Dans les Ouvrages de pure éloquence, M. de Beausobre peut être regardé, après Saurin, comme le meilleur Orateur de la Secte Protestante. Les Philosophes qui lui ont prodigué de si grands éloges, n’ont pas fait attention que, s’il paroît se prêter à quelques-unes de leurs idées dans ses Ouvrages historiques, il annonce des maximes bien opposées dans ses Sermons, où la Religion est présentée dans toute sa pureté, dès qu’il ne s’agit que de morale. L’Oraison funebre de Jean-George II, Prince Danhalt-Dessau, offre le portrait d’un Prince Chrétien, bien supérieur à ce vain étalage de vertus équivoques & fragiles, que la Philosophie moderne préconise si fort dans les Princes qu’elle regarde comme ses disciples…. « Un Souverain, dit-il, n’est pas un homme ordinaire, ni le Trône où il est élevé, la seule distinction qui le sépare de ses Sujets. C’est un homme que la Providence met au dessus des autres, mais qui doit s’y mettre lui-même par son mérite ; qui, chargé du plus grand & du plus difficile de tous les emplois, doit avoir ces qualités éminentes qui sont nécessaires pour régner sur les autres, pour soutenir le poids d’une grande autorité & d’une grande fortune, pour régler l’usage d’un pouvoir indépendant, & pour trouver dans sa propre vertu une loi sévere & impérieuse qui regle ses désirs & ses actions. C’est un homme libéral dans l’abondance, magnanime dans les dangers, modeste dans les honneurs, tempérant au milieu du luxe & des plaisirs, grave sans être trop sévere, prudent sans artifice, humain sans foiblesse, d’une élévation tempérée par la douceur & l’honnêteté, juste, sage, vaillant, laborieux, actif, ennemi de l’impiété, protecteur de la Religion, jaloux du maintien des mœurs ; &, pour tout dire en un mot, un homme qui, étant le premier Ministre de Dieu, doit plus approcher que tous les autres hommes de ses perfections infinies, & exerçant son autorité, l’exercer comme lui ».

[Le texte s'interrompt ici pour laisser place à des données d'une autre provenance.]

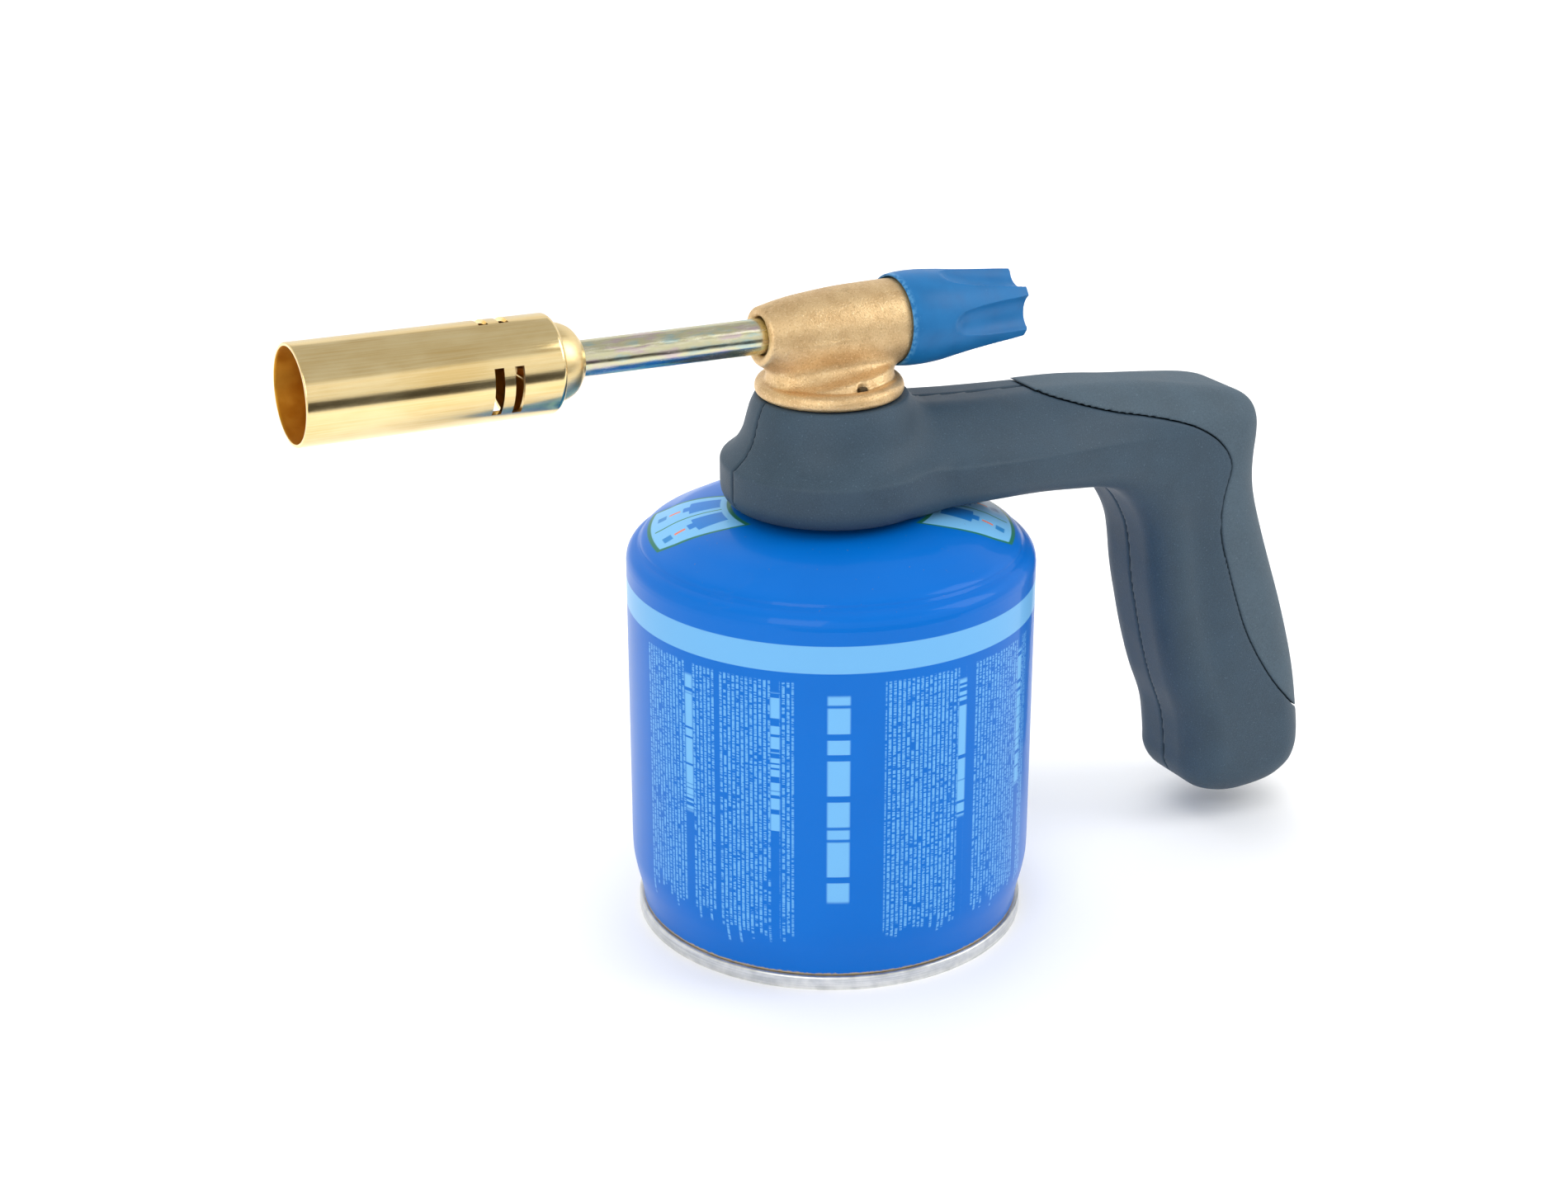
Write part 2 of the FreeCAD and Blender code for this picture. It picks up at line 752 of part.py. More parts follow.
keep(
    turned("InletSeal", [(2.6, 101.35), (4.4, 101.35), (4.4, 102.85), (2.6, 102.85)]),
    "inlet_seal",
)
keep(
    turned(
        "InletPusher",
        [
            (0.8, d.boss_top),
            (1.5, d.boss_top),
            (1.5, 111.8),
            (0.8, 111.8),
        ],
    ),
    "inlet_pusher",
)
keep(cylinder("InletFilter", 2.1, 3.4, (0, 0, 112.1)), "inlet_filter")

# Burner: a steel tube carries a brass dome, a slotted barrel and the gas jet.
keep(
    on_barrel(
        turned(
            "BurnerTube",
            [
                (d.tube_bore, d.tube_front),
                (d.tube_radius, d.tube_front),
                (d.tube_radius, d.tube_rear),
                (d.tube_bore, d.tube_rear),
            ],
        )
    ),
    "burner_tube",
)
keep(
    on_barrel(
        turned(
            "GasJet",
            [
                (0.3, -73.0),
                (1.6, -73.0),
                (3.2, -71.4),
                (3.2, d.tube_front - 0.2),
                (d.tube_bore - 0.05, d.tube_front - 0.2),
                (d.tube_bore - 0.05, -61.0),
                (0.3, -61.0),
            ],
        )
    ),
    "gas_jet",
)
keep(
    on_barrel(
        turned(
            "BurnerDome",
            [
                (d.tube_radius + 0.05, -59.4),
                (4.9, -59.4),
                (6.0, -60.2),
                (7.0, -61.8),
                (7.6, -63.6),
                (7.85, d.burner_rear - 1.0),
                (d.burner_bore - 0.1, d.burner_rear - 1.0),
                (d.burner_bore - 0.1, d.burner_rear - 2.2),
                (6.9, d.burner_rear - 2.2),
                (6.9, -65.2),
                (4.8, -62.0),
                (d.tube_radius + 0.05, -62.0),
            ],
        )
    ),
    "burner_dome",
)
burner_blank = turned(
    "BurnerBlank",
    [
        (d.burner_bore, d.burner_mouth),
        (d.burner_radius, d.burner_mouth),
        (d.burner_radius, d.burner_rear),
        (7.9, d.burner_rear),
        (7.9, d.burner_rear - 0.9),
        (d.burner_bore, d.burner_rear - 0.9),
    ],
    [(d.burner_radius, d.burner_rear, 1.5), (d.burner_radius, d.burner_mouth, 0.3)],
)
slots = []
for row, position in enumerate((d.slot_first, d.slot_second)):
    for number in range(3):
        slot = doc.addObject("Part::Cylinder", "Slot%d%d" % (row, number))
        bind(slot, "Radius", d.burner_radius + 2)
        bind(slot, "Height", d.slot_width)
        bind(slot, "Angle", d.slot_arc)
        start = -78.0 + 120.0 * number - d.slot_arc.value / 2.0
        slot.Placement = FreeCAD.Placement(
            FreeCAD.Vector(0, 0, position.value - d.slot_width.value / 2.0),
            FreeCAD.Rotation(UP, start),
        )
        slot.setExpression(".Placement.Base.z", (position - d.slot_width / 2.0).text)
        slots.append(slot)
keep(on_barrel(cut("BurnerBarrel", burner_blank, slots)), "burner_barrel")

holder_blank = cylinder("HolderBlank", d.burner_bore - 0.05, 2.5, (0, 0, -96.0))
holder_holes = [cylinder("HolderCentre", 3.2, 6.0, (0, 0, -98.0))]
for number in range(6):
    angle = math.radians(60.0 * number)
    holder_holes.append(
        cylinder(
            "HolderHole%d" % number,
            1.4,
            6.0,
            (6.2 * math.cos(angle), 6.2 * math.sin(angle), -98.0),
        )
    )
keep(on_barrel(cut("FlameHolder", holder_blank, holder_holes)), "flame_holder")

# Needle valve: a gland nut guides the spindle, a clip and the knob sit on it.
keep(
    on_barrel(
        turned(
            "GlandNut",
            [
                (d.spindle_radius + d.running_gap, 9.2),
                (4.5, 9.2),
                (4.5, d.body_rear + 0.2),
                (5.6, d.body_rear + 0.2),
                (5.6, 19.6),
                (d.spindle_radius + d.running_gap, 19.6),
            ],
            [(5.6, 19.6, 0.6)],
        )
    ),
    "gland_nut",
)
keep(
    on_barrel(
        turned(
            "NeedleSpindle",
            [
                (0, d.seat_position - 0.9),
                (0.75, d.seat_position + 0.2),
                (d.spindle_radius, d.seat_position + 1.4),
                (d.spindle_radius, 3.4),
                (1.5, 3.4),
                (1.5, 5.0),
                (d.spindle_radius, 5.0),
                (d.spindle_radius, 44.0),
                (0, 44.0),
            ],
        )
    ),
    "needle_spindle",
)
keep(
    on_barrel(turned("SpindleSeal", [(1.55, 3.5), (2.92, 3.5), (2.92, 4.9), (1.55, 4.9)])),
    "spindle_seal",
)
keep(
    on_barrel(turned("KnobClip", [(2.03, 22.4), (3.8, 22.4), (3.8, 23.4), (2.03, 23.4)])),
    "knob_clip",
)
knob_blank = turned(
    "KnobBlank",
    [
        (9.35, d.knob_front),
        (d.knob_lip_radius, d.knob_front),
        (d.knob_bulge_radius, 18.6),
        (d.knob_bulge_radius, 21.6),
        (9.85, 26.5),
        (9.4, 30.5),
        (8.95, 34.5),
        (8.6, 38.5),
        (8.3, 42.2),
        (d.knob_end_radius, d.knob_rear),
        (0, d.knob_rear),
        (0, 44.2),
        (2.03, 44.2),
        (2.03, 23.6),
        (4.6, 23.6),
        (4.6, 40.0),
        (5.6, 40.0),
        (7.8, 23.6),
        (9.35, 21.0),
    ],
    [(d.knob_lip_radius, d.knob_front, 0.3), (d.knob_end_radius, d.knob_rear, 0.7)],
)
flutes = []
for number in range(int(d.flute_count.value)):
    about = FreeCAD.Rotation(UP, -90.0 + 360.0 / d.flute_count.value * number)
    start = about.multVec(FreeCAD.Vector(10.05 + d.flute_radius.value, 0, 24.8))
    along = about.multVec(FreeCAD.Vector(-0.217, 0, 1.0))
    flute = doc.addObject("Part::Cylinder", "Flute%d" % number)
    bind(flute, "Radius", d.flute_radius)
    flute.Height = 26.0
    flute.Placement = FreeCAD.Placement(start, FreeCAD.Rotation(UP, along))
    flutes.append(flute)
keep(on_barrel(cut("Knob", knob_blank, flutes)), "knob")

doc.recompute()
for thing in doc.Objects:
    if "Invalid" in thing.State or "Error" in thing.State:
        raise RuntimeError("%s failed to build" % thing.Name)
os.makedirs("parts", exist_ok=True)
for label, thing in finished.items():
    if thing.Shape.isNull() or not thing.Shape.isValid() or not thing.Shape.Solids:
        raise RuntimeError("%s has no valid solid" % label)
    thing.Shape.exportStep("parts/%s.step" % label)
    extent = thing.Shape.BoundBox
    print(
        "%-16s solids %d  volume %9.1f  x %7.1f %7.1f  z %6.1f %6.1f"
        % (
            label,
            len(thing.Shape.Solids),
            thing.Shape.Volume,
            extent.XMin,
            extent.XMax,
            extent.ZMin,
            extent.ZMax,
        )
    )
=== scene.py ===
"""Looks of a hand-held gas torch on a cartridge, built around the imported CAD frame."""

import json
import math
import bmesh
import bpy
import numpy as np
from mathutils import Matrix, Vector


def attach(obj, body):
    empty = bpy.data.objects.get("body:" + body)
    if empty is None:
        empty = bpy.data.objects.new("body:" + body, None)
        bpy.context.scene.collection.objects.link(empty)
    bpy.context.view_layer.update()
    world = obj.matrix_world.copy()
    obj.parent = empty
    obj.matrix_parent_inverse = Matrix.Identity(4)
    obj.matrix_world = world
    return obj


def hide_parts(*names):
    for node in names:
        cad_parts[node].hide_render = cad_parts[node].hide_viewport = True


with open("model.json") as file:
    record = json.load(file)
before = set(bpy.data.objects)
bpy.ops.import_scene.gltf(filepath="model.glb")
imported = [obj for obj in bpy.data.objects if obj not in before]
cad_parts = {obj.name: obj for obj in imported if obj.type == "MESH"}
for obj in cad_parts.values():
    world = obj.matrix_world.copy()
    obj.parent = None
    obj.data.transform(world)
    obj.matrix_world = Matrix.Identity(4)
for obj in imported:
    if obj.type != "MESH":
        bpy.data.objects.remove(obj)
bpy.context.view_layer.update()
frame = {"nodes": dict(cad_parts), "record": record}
nodes = frame["nodes"]

# Shapes and paint are in millimetres, and MM turns them into metres. The floor, the lights,
# the camera and the distances of bumps are in metres.
MM = 0.001
# The barrel's axis rises towards the burner by TILT and meets the cartridge's at AXIS_HEIGHT.
TILT = math.radians(1.4)
AXIS_HEIGHT = 135.9
CAN_RADIUS = 45.0


# ---------------------------------------------------------------- curves and profiles
def through(points, count=6):
    """A smooth open curve through the points, with count short steps in each span."""
    p = np.array(points, float)
    p = np.vstack([2 * p[0] - p[1], p, 2 * p[-1] - p[-2]])
    out = []
    for a, b, c, d in zip(p, p[1:], p[2:], p[3:]):
        knots = [0.0]
        for u, v in ((a, b), (b, c), (c, d)):
            knots.append(knots[-1] + max(np.linalg.norm(v - u), 1e-6) ** 0.5)
        t0, t1, t2, t3 = knots
        for t in np.linspace(t1, t2, count, endpoint=False):
            ab = (t1 - t) / (t1 - t0) * a + (t - t0) / (t1 - t0) * b
            bc = (t2 - t) / (t2 - t1) * b + (t - t1) / (t2 - t1) * c
            cd = (t3 - t) / (t3 - t2) * c + (t - t2) / (t3 - t2) * d
            abc = (t2 - t) / (t2 - t0) * ab + (t - t0) / (t2 - t0) * bc
            bcd = (t3 - t) / (t3 - t1) * bc + (t - t1) / (t3 - t1) * cd
            out.append((t2 - t) / (t2 - t1) * abc + (t - t1) / (t2 - t1) * bcd)
    out.append(p[-2])
    return [tuple(q) for q in out]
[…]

Le tableau qu’il trace de la piété de son Héros, nous a paru réunir la plus grande noblesse à la plus grande simplicité. Il le termine par ces paroles si frappantes. « Il considere ce progrès insensible, mais si rapide de la vie vers sa fin, la mort toujours prochaine, ou plutôt toujours présente, le tombeau, la cendre, le tribunal de son Juge, les peines & la gloire de l’Eternité ; il attache sa vue sur ces dernieres fins de l’homme, si propres à régler sa course, &, prosterné chaque jour devant Dieu, il lui demande la grace de bien vivre, pour avoir celle de bien mourir ; sacré soin, précieuse solitude, sceau de Dieu dans les ames prédestinées, vigilance nécessaire, mais rare dans tous les hommes, plus rare dans les Grands, & plus nécessaire encore aux Grands qu’aux autres hommes ».